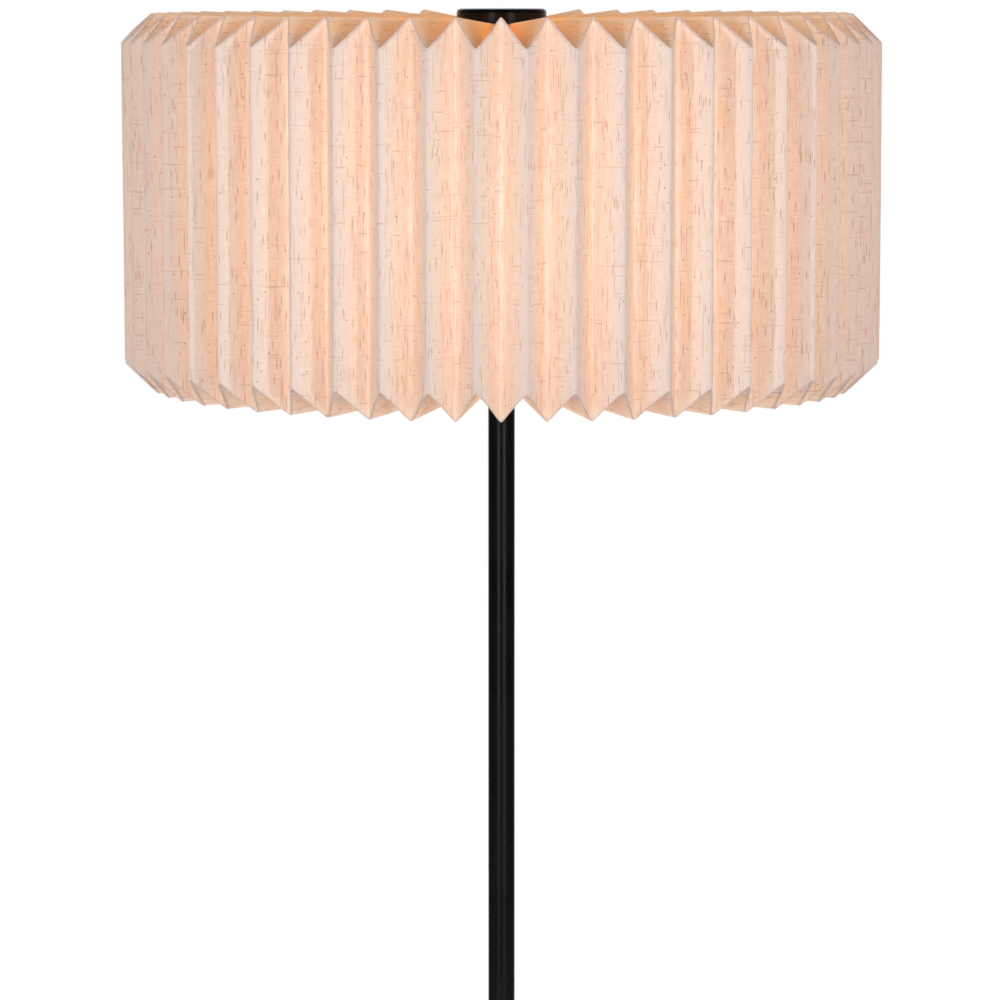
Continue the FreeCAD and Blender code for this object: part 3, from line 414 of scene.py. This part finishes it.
def lit_filament():
    """Phosphor coated filament rods, lit warm white, with beads of about 1.5 mm."""
    material, tree = blank_material("lit_filament")
    beads = noise(tree, in_place(tree), 1.5 * MM, 1)
    shader = add(
        tree,
        "ShaderNodeBsdfPrincipled",
        {
            "Base Color": linear("ffd28a"),
            "Roughness": 0.5,
            "Emission Color": mixed(tree, beads, "ffb25a", "ffd9a0"),
            "Emission Strength": 6,
        },
    )
    return finished(material, tree, shader)


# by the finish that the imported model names: name, dark, light, roughness, size of the lathe
# rings; or of the mould's texture, with its depth and gloss
FINISHES = {
    "felt": felt(),
    "cast_iron": cast_iron(),
    "black_paint": powder_coat(),
    "zinc_steel": plated_metal("zinc_plated_steel", "8d9094", "b9bcc0", 0.36, 0.4 * MM),
    "brass": plated_metal("turned_brass", "a9803c", "c9a258", 0.3, 0.35 * MM),
    "bulb_metal": plated_metal("nickel_plated_brass", "a8a39a", "cdc8bf", 0.28, 0.4 * MM),
    "solder": plated_metal("tinned_solder", "8b8c8e", "b4b5b6", 0.42, 0.8 * MM),
    "grommet_rubber": moulded("moulded_rubber", "0f0f10", "19191a", 0.62, 0.5 * MM, 0.02 * MM, 0.3),
    "lead_jacket": moulded("extruded_pvc_jacket", "141415", "1e1e1f", 0.5, 0.9 * MM, 0.02 * MM, 0.35),
    "core_jacket": moulded("core_insulation", "6f4a2c", "845a36", 0.45, 0.6 * MM, 0.01 * MM),
    "phenolic": moulded("phenolic_resin", "1d1614", "2b211d", 0.38, 0.35 * MM, 0.015 * MM),
    "fibre_liner": moulded("vulcanised_fibre", "6a4f38", "86664a", 0.7, 0.8 * MM, 0.04 * MM, 0.3),
    "knob_plastic": moulded("black_urea_knob", "101011", "1a1a1b", 0.33, 0.5 * MM, 0.01 * MM, 0.4),
    "hub_plastic": moulded("white_polypropylene", "e4e0d8", "efece6", 0.45, 0.7 * MM, 0.015 * MM),
    "white_wire": moulded("white_dipped_wire", "e3dfd6", "f0ede6", 0.35, 0.9 * MM, 0.015 * MM),
    "nylon": moulded("natural_nylon", "d9d4c6", "e8e4d8", 0.4, 0.5 * MM, 0.01 * MM),
    "black_glass": moulded("black_vitrite", "0b0b0d", "151418", 0.18, 0.8 * MM, 0.01 * MM),
    "shade_paper": washi(),
    "bulb_glass": bulb_glass(),
    "filament": lit_filament(),
}
for cad_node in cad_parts.values():
    for finish in cad_node.material_slots:
        finish.material = FINISHES[finish.material.name.split(".")[0]]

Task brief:
Among the lines of the data, identify those with the word "name". Copy each of them.

Exercise answer:
# by the finish that the imported model names: name, dark, light, roughness, size of the lathe
        finish.material = FINISHES[finish.material.name.split(".")[0]]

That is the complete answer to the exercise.